Brandon
Knapp was kind enough to point me in the direction of Upper Kidder,
mentioning a clean waterfall, 400fpm and overall decent quality. This
combined with the Kidder Creek having superb water quality and part of
this run being in the wilderness put it on my must run list. North
Kidder Creek road has some serious issues with quality and is often
gated. It took a 4wd truck with decent clearance to get up near the
trailhead. The road serves as the Kidder Creek Trailhead into the
Marble Mountain wilderness but is owned by a private company who
doesn’t want to maintain the road. All last year the road was
gated, but late last fall, and this spring the road has been blissfully
open. On the drive up the flows looked low, and the Scott River was at
1700
below
Fort Jones.
We were able to drive most of the way up, but ¼ mile from
the trailhead we hit a snowdrift that was too deep to get over, so we
unloaded and started hiking.
The spring snow was pleasant to hike in, since we could
just drag our
boats without sinking in too much. This hike is about as easy as they
get, mostly level weaving through some beautiful forest. We eventually
bushwhacked a short hike to the river after maybe a mile of total
hiking, and lucked out putting in about 100 yards above the waterfall.

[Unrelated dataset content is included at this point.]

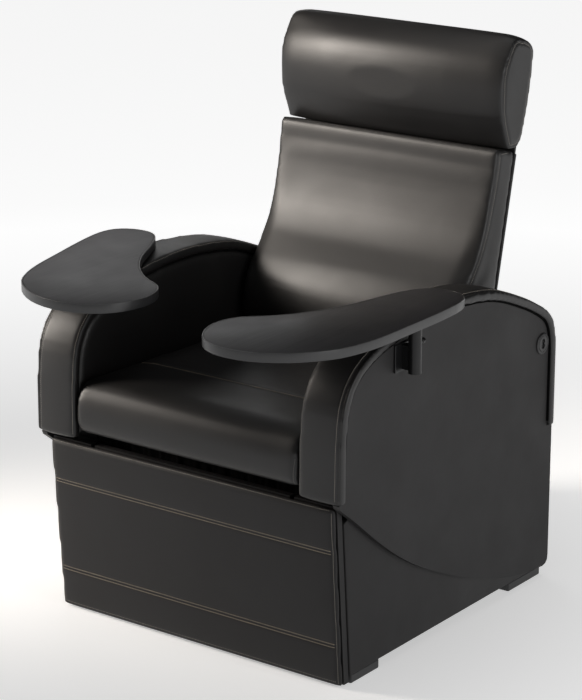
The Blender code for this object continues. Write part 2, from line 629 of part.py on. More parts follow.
def build_headrest(cushion, back_pivot):
    slide = add_empty("headrest_slide", (0, *on_back(0.45, HEAD_POST_T)), ORIGIN)
    half = HEAD_WIDTH / 2
    pad = flat("headrest_cushion", smooth(above_base(HEAD_SECTION), 3, closed=True), (-half, half), "X", "vinyl",
               bevel=0.008, segments=3)
    flap_low, flap_high, flap_half = 0.383, 0.520, BACK_WIDTH / 2 - 0.008
    sheet = [on_back(s, t) for s, t in (
        (flap_low, -FIT - FLAP_THICK), (flap_high, -FIT - FLAP_THICK), (flap_high, -FIT), (flap_low, -FIT),
    )]
    flap = flat("headrest_flap", sheet, (-flap_half, flap_half), "X", "vinyl", bevel=0.001)
    room = [on_back(s, t) for s, t in (
        (0.42, -2 * FIT - FLAP_THICK), (flap_high + FIT, -2 * FIT - FLAP_THICK), (flap_high + FIT, FIT),
        (0.42, FIT),
    )]
    cut(pad, flat("flap_room", room, (-flap_half - FIT, flap_half + FIT), "X", "vinyl"))
    posts = []
    for side_name, side in SIDES:
        across_at = side * HEAD_POST_X
        foot = (across_at, *on_back(0.250, HEAD_POST_T))
        head = (across_at, *on_back(0.560, HEAD_POST_T))
        posts.append(cylinder(f"headrest_post_{side_name}", foot, head, HEAD_POST_R, "steel", 24))
        cut(pad, cylinder(f"post_room_{side_name}", (across_at, *on_back(0.40, HEAD_POST_T)),
                          (across_at, *on_back(0.5605, HEAD_POST_T)), HEAD_POST_R + FIT, "steel", 24))
        well = (across_at, *on_back(0.240, HEAD_POST_T))
        mouth = (across_at, *on_back(0.50, HEAD_POST_T))
        cut(cushion, cylinder(f"guide_room_{side_name}", well, mouth, 0.0105, "plastic", 24))
        guide = turned(f"headrest_guide_{side_name}", [
            (HEAD_POST_R + 0.0004, 0.182), (0.0100, 0.182), (0.0100, 0), (HEAD_POST_R + 0.0004, 0),
            (HEAD_POST_R + 0.0004, 0.182),
        ], (across_at, *on_back(0.246, HEAD_POST_T)), head, "plastic", 24)
        ride_on(back_pivot, guide)
    ride_on(slide, pad, flap, *posts)


# ---------------------------------------------------------------- drive
def drive_pin(recline):
    return polar(BACK_AXIS, DRIVE_LEVER, DRIVE_SLOPE + BACK_SWING / 2 - recline)


def link_pin(recline):
    return polar(BACK_AXIS, LINK_LEVER, BACK_SWING / 2 - recline)


def build_drive():
    middle = drive_pin(BACK_SWING / 2)
    reach = (middle[1] - DRIVE_ANCHOR_HEIGHT) / math.sin(DRIVE_SLOPE)
    anchor = Vector((middle[0] - reach * math.cos(DRIVE_SLOPE), DRIVE_ANCHOR_HEIGHT))
    eye = Vector(drive_pin(0))
    length = (eye - anchor).length
    along = (eye - anchor).normalized()
    below = Vector((along.y, -along.x))

    def at(distance, down=0.0, x=DRIVE_X):
        point = anchor + along * distance + below * down
        return (x, point.x, point.y)

    floor_top = FOOT_HEIGHT + FIT + FLOOR_BOARD
    mount = box("actuator_anchor", (DRIVE_X - 0.021, DRIVE_X + 0.021), (anchor.x - 0.030, anchor.x + 0.030),
                (floor_top + FIT, floor_top + 0.006), "steel")
    for x in (-0.0185, 0.0185):
        cheek = hull([(anchor, 0.012), ((anchor.x - 0.016, floor_top + 0.006), 0.003),
                      ((anchor.x + 0.016, floor_top + 0.006), 0.003)])
        weld(mount, flat(f"anchor_cheek_{x}", cheek, (DRIVE_X + x - 0.0025, DRIVE_X + x + 0.0025), "X",
                         "steel"))
    weld(mount, cylinder("anchor_pin", (DRIVE_X - 0.020, *anchor), (DRIVE_X + 0.020, *anchor), 0.005,
                         "steel", 24))

    def corner_block(near, far, high, low):
        corners = ((near, -high), (far, -high), (far, low), (near, low))
        return [anchor + along * s + below * d for s, d in corners]

    gearbox = flat("actuator_motor", corner_block(0.030, 0.090, 0.026, 0.063),
                   (DRIVE_X - 0.026, DRIVE_X + 0.026), "X", "plastic", bevel=0.004)
    neck = flat("gearbox_neck", corner_block(0.0, 0.034, 0.011, 0.011),
                (DRIVE_X - 0.014, DRIVE_X + 0.014), "X", "plastic")
    eye_end = cylinder("gearbox_eye", (DRIVE_X - 0.014, *anchor), (DRIVE_X + 0.014, *anchor), 0.011,
                       "plastic", 24)
    motor = cylinder("motor_can", at(0.085, 0.0405), at(0.185, 0.0405), 0.021, "plastic", 32)
    bore = cylinder("gearbox_bore", (DRIVE_X - 0.03, *anchor), (DRIVE_X + 0.03, *anchor), 0.0055,
                    "steel", 24)
    cut(weld(gearbox, neck, eye_end, motor), bore)

    tube_start, tube_end = 0.0905, 0.372
    tube_long = tube_end - tube_start
    turned("actuator_tube", [
        (0.0105, tube_long), (0.0170, tube_long), (0.0170, 0), (0, 0), (0, 0.140), (0.0105, 0.140),
        (0.0105, tube_long),
    ], at(tube_start), at(tube_end), "steel", 28)
    rod = cylinder("actuator_rod", at(0.285), at(length - 0.010), 0.0098, "zinc", 24)
    ring = hull([(eye, 0.0145)])
    weld(rod, flat("rod_eye", ring, (DRIVE_X - 0.008, DRIVE_X + 0.008), "X", "zinc"))
    cut(rod, cylinder("rod_eye_bore", (DRIVE_X - 0.02, *eye), (DRIVE_X + 0.02, *eye),
                      DRIVE_PIN_R + RUN, "zinc", 24))
    ride_on(add_empty("actuator_stroke", at(length), ORIGIN), rod)

    box("control_box", (-0.250, -0.150), (0.480, 0.640), (floor_top + FIT, floor_top + 0.050), "plastic",
        0.004)

    rear = Vector(link_pin(0))
    front = Vector(polar(LEG_AXIS, LEG_LEVER, LEG_SWING / 2))
    # the leg rest end is slotted: its pin dips in the middle of the travel
    drop = 0.0085
    outline = hull([(rear, 0.011), (front, 0.010), (front - Vector((0, drop)), 0.010)])
    holes = [circle(rear, LINK_PIN_R + FIT, 20),
             slot(front - Vector((0, drop)), front, LINK_PIN_R + 0.0015, 8)]
    link = flat("recline_link", outline, (LINK_X - LINK_THICK / 2, LINK_X + LINK_THICK / 2), "X", "steel",
                holes=holes)
    ride_on(add_empty("link_pivot", (LINK_X, *rear), ORIGIN), link)


# ---------------------------------------------------------------- leg rest
def build_leg_rest():
    pivot = add_empty("leg_rest_pivot", (0, *LEG_AXIS), ORIGIN)
    half = BASE_OUT - 0.0015
    face = [(panel_depth(z, t), z) for z, t in (
        (PANEL_FOOT, 0), (PANEL_TOP, 0), (PANEL_TOP, LEG_PAD), (PANEL_FOOT, LEG_PAD),
    )]
    pad = flat("leg_rest_pad", face[::-1], (-half, half), "X", "vinyl", bevel=0.003)
    front, rear = LEG_PAD + FIT, LEG_PAD + LEG_BOARD
    low, high = PANEL_FOOT + 0.002, PANEL_TOP - 0.001
    sheet = [(panel_depth(z, t), z) for z, t in ((low, front), (high, front), (high, rear), (low, rear))]
    board = flat("leg_rest_board", sheet[::-1], (-half + 0.001, half - 0.001), "X", "ply")
    for side_name, side in SIDES:
        hinge = side * LEG_HINGE_X
        cut(board, box(f"hinge_slot_{side_name}", (hinge - 0.005, hinge + 0.005), (-0.06, 0.06),
                       (LEG_AXIS[1] - 0.016, BASE_TOP + 0.01), "steel"))
        cut(board, cylinder(f"hinge_bore_{side_name}", (hinge - 0.020, *LEG_AXIS), (hinge + 0.020, *LEG_AXIS),
                            LEG_PIN_R + 0.0004, "steel", 24))
        ear = [
            (0.0237, LEG_AXIS[1] + 0.005), (0.0237, LEG_AXIS[1] - 0.026), (0.014, LEG_AXIS[1] - 0.022),
            (LEG_AXIS[0] + 0.002, LEG_AXIS[1] - 0.0046),
            *[(LEG_AXIS[0] - 0.005 * math.sin(a), LEG_AXIS[1] - 0.005 * math.cos(a))
              for a in (math.radians(d) for d in range(30, 181, 30))],
        ]
        bracket = flat(f"leg_rest_bracket_{side_name}", ear, (hinge - 0.003, hinge + 0.003), "X", "steel")
        pin = cylinder("ear_pin", (hinge - 0.018, *LEG_AXIS), (hinge + 0.018, *LEG_AXIS), LEG_PIN_R,
                       "steel", 24)
        tail = box("ear_tail", (hinge - 0.020, hinge + 0.020), (0.0205, 0.0237),
                   (LEG_AXIS[1] - 0.024, LEG_AXIS[1] + 0.004), "steel")
        weld(bracket, pin, tail)

    knee = Vector(polar(LEG_AXIS, LEG_LEVER, LEG_SWING / 2))
    behind = rear + FIT
    roots = [(panel_depth(z, behind + 0.0035), z) for z in (LEG_AXIS[1] - 0.030, LEG_AXIS[1] - 0.086)]
    cheek = hull([(knee, 0.0095), (roots[0], 0.0015), (roots[1], 0.0015)])
    plate_foot, plate_top = LEG_AXIS[1] - 0.096, LEG_AXIS[1] - 0.020
    plate_line = [(panel_depth(z, t), z) for z, t in (
        (plate_foot, behind), (plate_top, behind), (plate_top, behind + 0.004), (plate_foot, behind + 0.004),
    )]
    lever = flat("leg_rest_lever", plate_line[::-1], (LINK_X - 0.030, LINK_X + 0.030), "X", "steel")
    for x in (-0.013, 0.013):
        weld(lever, flat(f"lever_cheek_{x}", cheek, (LINK_X + x - 0.0025, LINK_X + x + 0.0025), "X", "steel"))
    weld(lever, cylinder("lever_pin", (LINK_X - 0.014, *knee), (LINK_X + 0.014, *knee), LINK_PIN_R,
                         "steel", 24))
    ride_on(pivot, pad, board, lever)


build_base()
build_arms()
build_switch()
build_trays()
back_pivot, back_cushion = build_back()
build_headrest(back_cushion, back_pivot)
build_drive()
build_leg_rest()
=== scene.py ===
import math

import bmesh
import bpy
import numpy as np
from mathutils import Matrix, Vector
from mathutils.bvhtree import BVHTree
from mathutils.kdtree import KDTree


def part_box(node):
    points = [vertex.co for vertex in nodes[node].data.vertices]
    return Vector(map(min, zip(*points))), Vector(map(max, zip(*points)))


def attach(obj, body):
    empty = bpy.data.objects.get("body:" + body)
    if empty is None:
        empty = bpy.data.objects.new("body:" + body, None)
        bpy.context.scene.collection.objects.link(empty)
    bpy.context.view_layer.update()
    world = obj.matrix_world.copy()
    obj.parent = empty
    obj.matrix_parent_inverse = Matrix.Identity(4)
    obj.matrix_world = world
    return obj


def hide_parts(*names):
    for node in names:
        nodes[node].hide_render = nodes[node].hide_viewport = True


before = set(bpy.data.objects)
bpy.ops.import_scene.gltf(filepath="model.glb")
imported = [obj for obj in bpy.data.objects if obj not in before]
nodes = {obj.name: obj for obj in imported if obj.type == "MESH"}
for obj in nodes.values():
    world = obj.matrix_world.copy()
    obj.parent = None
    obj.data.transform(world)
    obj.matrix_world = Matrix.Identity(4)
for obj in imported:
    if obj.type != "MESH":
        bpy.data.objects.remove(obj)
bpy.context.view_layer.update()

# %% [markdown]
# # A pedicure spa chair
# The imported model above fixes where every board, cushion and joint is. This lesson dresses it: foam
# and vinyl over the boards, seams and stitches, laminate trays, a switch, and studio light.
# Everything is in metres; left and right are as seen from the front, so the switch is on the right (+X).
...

We dropped to the creek after the trail had a short climb around a
small ridge. Unfortunately there was a log above the falls which
shifted at some point. This is quite a shame considering how clean this
20’
falls could be (and is currently). It’s beautiful anyways.
I wasn’t sure what the character of the
creek would
be like,
and was very pleasantly surprised at the quality after the waterfall.
Bedrock is the norm for about a mile, with lots of low angle Sierra
style granite slides, fun but could have used more water. This was
interspersed with a few fun, narrow mini gorge drops. Here is Jon
running a fun double drop after the slide section.
After suffering a brief and very annoying pin,
combined
with a short
swim after my boat in “brisk” water was a feature
I’ve never had to deal with on the water. Of all things it
was an avalanche that went right into the riverbed, which prompted us
to portage around several trees it had dropped into the creek. Amazing
to see, the power of it was humbling with snapped trees sticking out.
The bottom of the avalanche.
Where
it came from….
Downstream of this the creek was ok for a little
bit with
a few more
fun drops, but it started getting the mank on. Upper Kidder, when
it’s good, it’s really good, and when
it’s manky it doesn’t mess around. Jon and I
portaged this mess; perhaps some of it would clean up with higher flows.
In the 2-3 miles of creek we ran I’d estimate about
half of
it is clean, and half is pretty manky. We were pretty tired when we
took out at Shelly Fork, which is the last flat spot on the drive up
with several old roads on the left before the road starts a steep climb
to the trailhead. I’ll hopefully be back to do this run, but
ideally with the Scott River flowing at 2,500-3,000.